• _Exercise_:
Identify each line in the records below that contains the word "Blender", and copy it.

• _Supplied entries_:
========================================

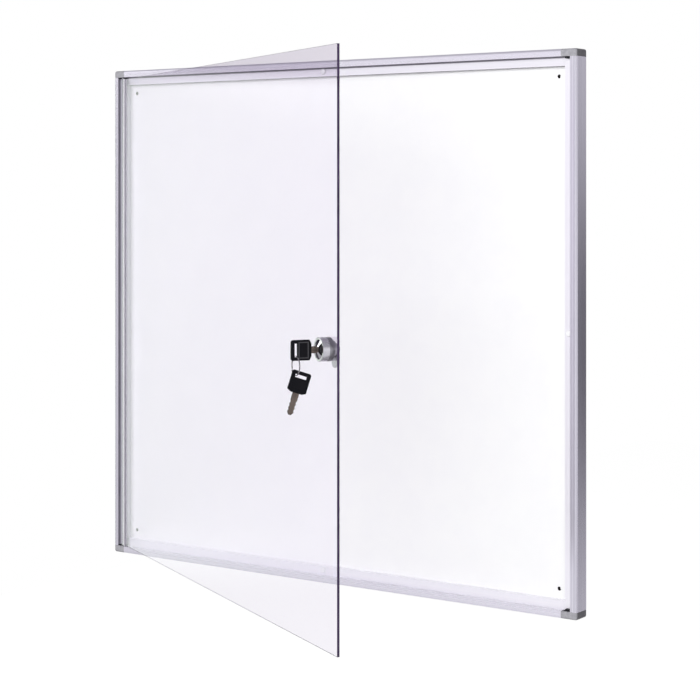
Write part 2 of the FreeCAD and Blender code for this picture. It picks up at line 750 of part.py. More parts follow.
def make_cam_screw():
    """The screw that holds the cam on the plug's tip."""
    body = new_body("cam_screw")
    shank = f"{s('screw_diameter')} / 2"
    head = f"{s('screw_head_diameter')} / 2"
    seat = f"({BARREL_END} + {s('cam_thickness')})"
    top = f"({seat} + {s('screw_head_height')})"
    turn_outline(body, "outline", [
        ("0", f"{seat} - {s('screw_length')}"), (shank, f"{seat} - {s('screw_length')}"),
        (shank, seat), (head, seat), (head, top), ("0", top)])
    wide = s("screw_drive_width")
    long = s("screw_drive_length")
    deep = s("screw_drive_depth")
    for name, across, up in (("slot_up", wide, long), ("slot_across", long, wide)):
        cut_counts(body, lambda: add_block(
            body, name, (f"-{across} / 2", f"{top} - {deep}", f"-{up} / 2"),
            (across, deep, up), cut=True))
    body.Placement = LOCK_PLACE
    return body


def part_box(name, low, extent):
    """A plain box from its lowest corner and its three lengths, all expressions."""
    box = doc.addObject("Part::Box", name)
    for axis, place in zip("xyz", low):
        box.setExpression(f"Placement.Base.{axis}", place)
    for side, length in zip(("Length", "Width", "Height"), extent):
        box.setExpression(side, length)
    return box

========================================

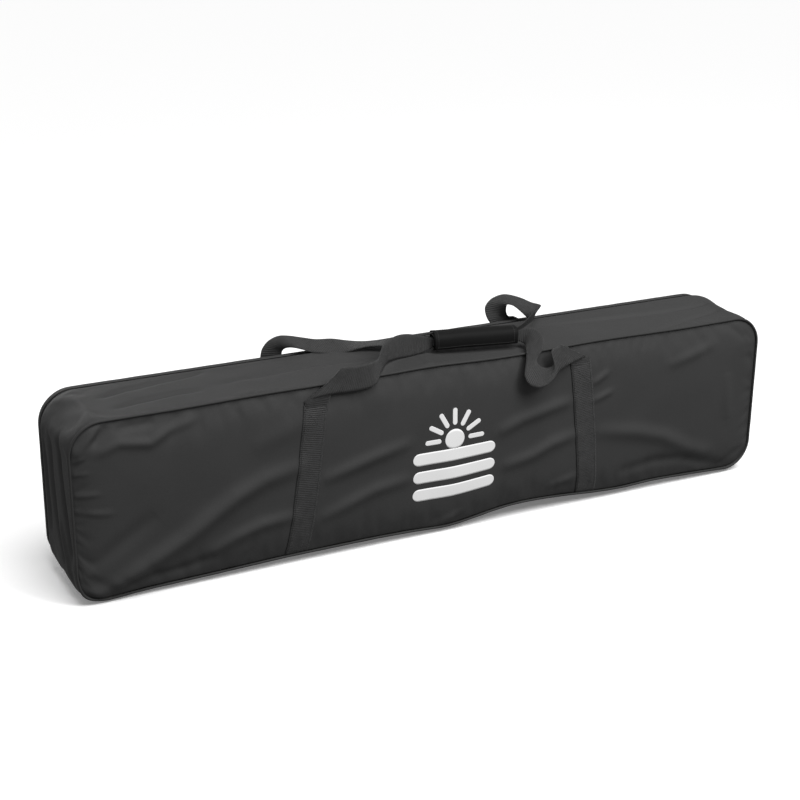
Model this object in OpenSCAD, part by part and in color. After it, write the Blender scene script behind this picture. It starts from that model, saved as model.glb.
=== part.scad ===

========================================

• _Worked answer_:
Write part 2 of the FreeCAD and Blender code for this picture. It picks up at line 750 of part.py. More parts follow.
Model this object in OpenSCAD, part by part and in color. After it, write the Blender scene script behind this picture. It starts from that model, saved as model.glb.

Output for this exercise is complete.